Output quality score: 91% (up from 82%. Less noise, better signal.)
Queries needing tool fallback: 8/48 (16.7%, handled automatically)

Avg tokens/call: 312 (context) + 1,200 (prompt) + 420 (completion)
Cost per call:   $0.0058

Quality

+9pts

82% → 91%. Less noise, better signal.

Tokens

-89%

2,847 → 312 per request

Cost

-57%

$0.0136 → $0.0058 per call

Step 6: Map to business outcomes

Context payloads are often the largest token cost per call because they repeat on every request. A 2,500 token reduction across 40,000 calls per month adds up fast.

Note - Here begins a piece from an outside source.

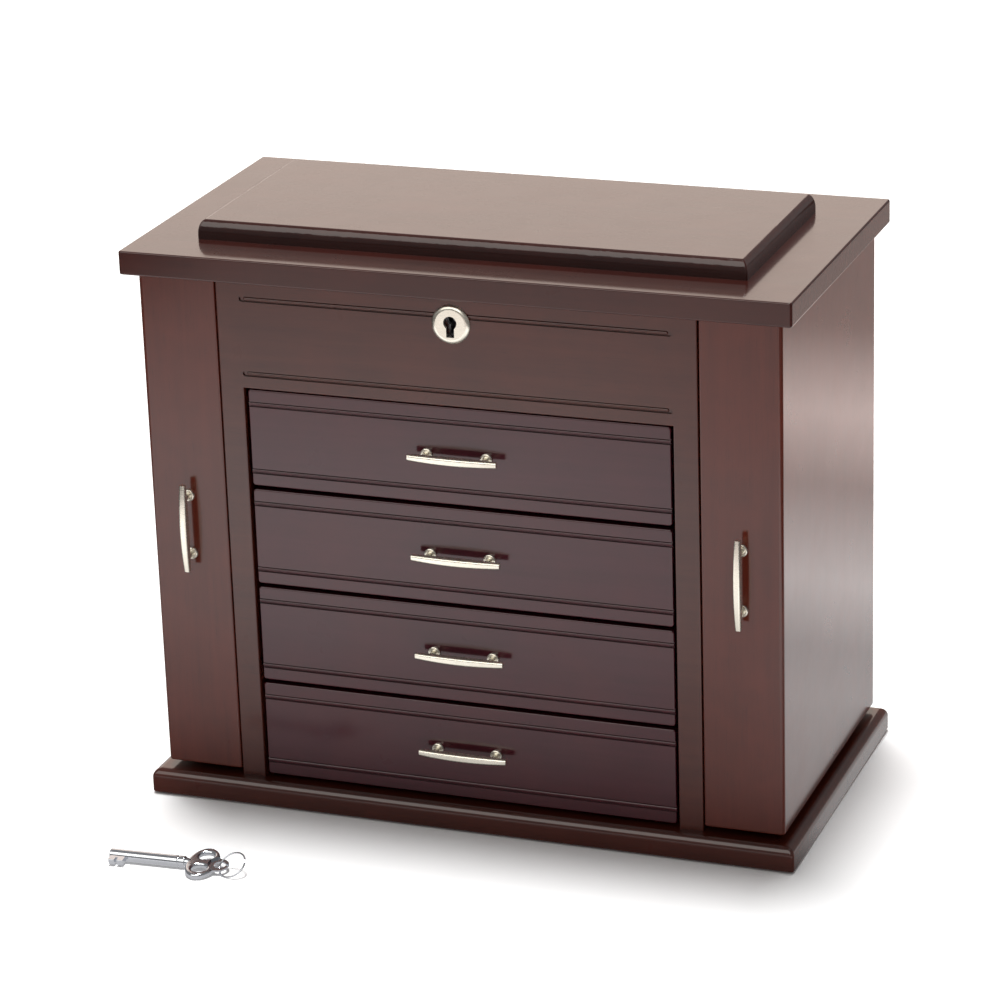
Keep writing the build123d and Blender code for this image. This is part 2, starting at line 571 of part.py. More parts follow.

Token-cost-to-outcome per workflow

Workflow              Calls/mo   Before      After       Savings/mo
────────────────────────────────────────────────────────────────────
Support agent         42,000     $571        $244        $327
Account dashboard     28,000     $380        $162        $218
Onboarding flow       15,000     $204        $87         $117
Search assistant       8,500     $116        $49         $67

Total monthly savings: $729
Annual savings:        $8,748

Context payload optimization often delivers the largest absolute cost savings because the waste compounds on every call. A bloated prompt is bad. A bloated payload attached to a bloated prompt is worse.

Then do it again

Payloads drift just like prompts. New fields get added to data models, new integrations get wired up, nobody audits what is actually being sent. The loop runs continuously:

1. Define success signal (field utilization + output quality)
2. Generate test queries from production traffic
3. Benchmark field utilization, output quality, and token cost
4. Generate optimization candidates (consensus, debate, or single model)
5. Test candidates: keep if quality holds at lower token count
6. Map to business outcomes: prioritize by call volume × savings
7. Re-audit quarterly, or when data models change

The same discipline applies to every type of injected context. RAG chunks, conversation history, tool results, memory files. If it gets injected per call, it should be measured per call.